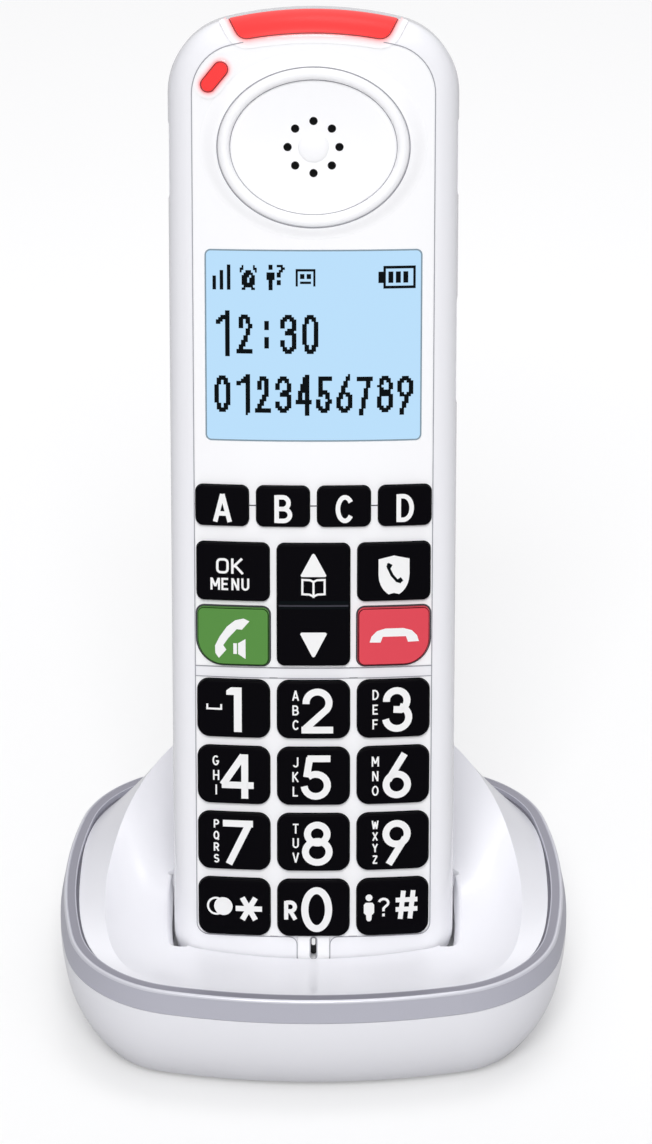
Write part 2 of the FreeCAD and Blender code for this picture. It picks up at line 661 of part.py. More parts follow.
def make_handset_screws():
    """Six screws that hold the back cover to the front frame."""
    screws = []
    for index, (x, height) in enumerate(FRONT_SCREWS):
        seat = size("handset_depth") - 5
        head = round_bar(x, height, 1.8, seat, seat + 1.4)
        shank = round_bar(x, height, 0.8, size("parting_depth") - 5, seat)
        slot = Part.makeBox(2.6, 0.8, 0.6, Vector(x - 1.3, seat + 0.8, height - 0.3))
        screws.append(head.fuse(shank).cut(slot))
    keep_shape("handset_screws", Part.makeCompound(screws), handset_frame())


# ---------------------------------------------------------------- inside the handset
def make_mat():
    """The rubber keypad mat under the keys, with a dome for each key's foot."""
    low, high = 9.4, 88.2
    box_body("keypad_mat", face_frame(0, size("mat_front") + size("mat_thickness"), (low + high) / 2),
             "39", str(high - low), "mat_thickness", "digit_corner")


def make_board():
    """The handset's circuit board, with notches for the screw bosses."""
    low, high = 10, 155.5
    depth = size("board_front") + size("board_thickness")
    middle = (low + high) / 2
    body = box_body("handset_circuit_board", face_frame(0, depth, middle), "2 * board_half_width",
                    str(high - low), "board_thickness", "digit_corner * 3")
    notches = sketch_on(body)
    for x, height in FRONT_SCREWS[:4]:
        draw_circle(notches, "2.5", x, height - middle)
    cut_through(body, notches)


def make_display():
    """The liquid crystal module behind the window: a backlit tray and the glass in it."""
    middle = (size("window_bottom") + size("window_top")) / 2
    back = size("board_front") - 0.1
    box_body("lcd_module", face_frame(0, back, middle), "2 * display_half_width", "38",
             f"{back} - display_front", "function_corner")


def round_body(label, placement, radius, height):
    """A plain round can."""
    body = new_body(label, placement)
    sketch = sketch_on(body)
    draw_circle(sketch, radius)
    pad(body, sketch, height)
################
GOAL.
All of the data must be returned exactly.

WRITTEN RESPONSE.
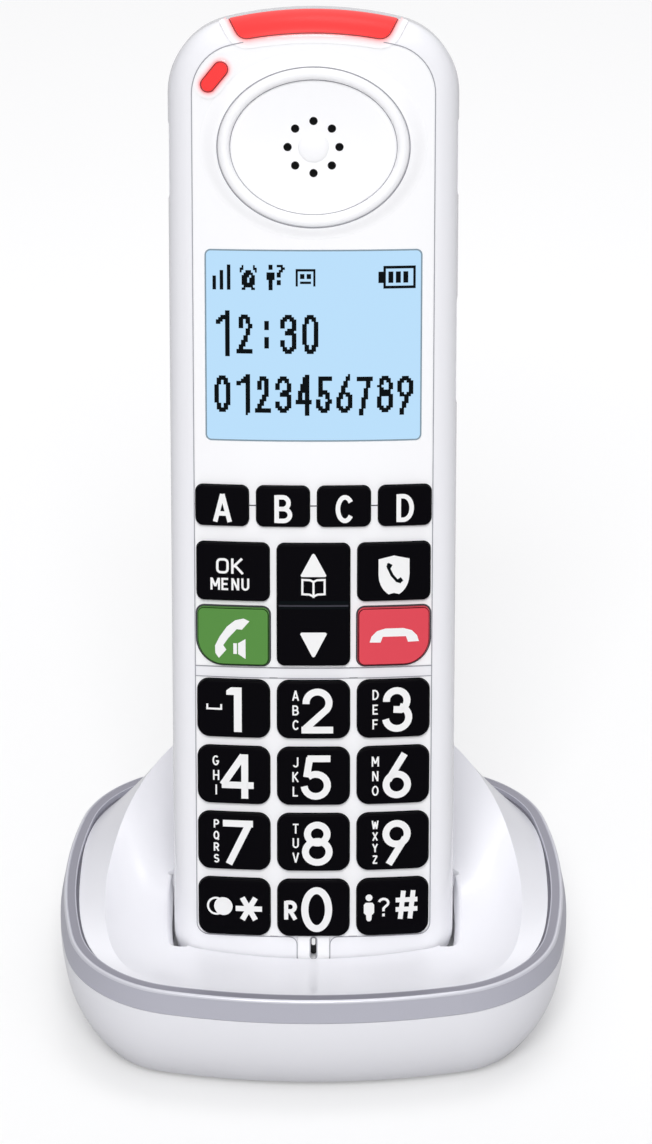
Write part 2 of the FreeCAD and Blender code for this picture. It picks up at line 661 of part.py. More parts follow.
def make_handset_screws():
    """Six screws that hold the back cover to the front frame."""
    screws = []
    for index, (x, height) in enumerate(FRONT_SCREWS):
        seat = size("handset_depth") - 5
        head = round_bar(x, height, 1.8, seat, seat + 1.4)
        shank = round_bar(x, height, 0.8, size("parting_depth") - 5, seat)
        slot = Part.makeBox(2.6, 0.8, 0.6, Vector(x - 1.3, seat + 0.8, height - 0.3))
        screws.append(head.fuse(shank).cut(slot))
    keep_shape("handset_screws", Part.makeCompound(screws), handset_frame())


# ---------------------------------------------------------------- inside the handset
def make_mat():
    """The rubber keypad mat under the keys, with a dome for each key's foot."""
    low, high = 9.4, 88.2
    box_body("keypad_mat", face_frame(0, size("mat_front") + size("mat_thickness"), (low + high) / 2),
             "39", str(high - low), "mat_thickness", "digit_corner")


def make_board():
    """The handset's circuit board, with notches for the screw bosses."""
    low, high = 10, 155.5
    depth = size("board_front") + size("board_thickness")
    middle = (low + high) / 2
    body = box_body("handset_circuit_board", face_frame(0, depth, middle), "2 * board_half_width",
                    str(high - low), "board_thickness", "digit_corner * 3")
    notches = sketch_on(body)
    for x, height in FRONT_SCREWS[:4]:
        draw_circle(notches, "2.5", x, height - middle)
    cut_through(body, notches)


def make_display():
    """The liquid crystal module behind the window: a backlit tray and the glass in it."""
    middle = (size("window_bottom") + size("window_top")) / 2
    back = size("board_front") - 0.1
    box_body("lcd_module", face_frame(0, back, middle), "2 * display_half_width", "38",
             f"{back} - display_front", "function_corner")


def round_body(label, placement, radius, height):
    """A plain round can."""
    body = new_body(label, placement)
    sketch = sketch_on(body)
    draw_circle(sketch, radius)
    pad(body, sketch, height)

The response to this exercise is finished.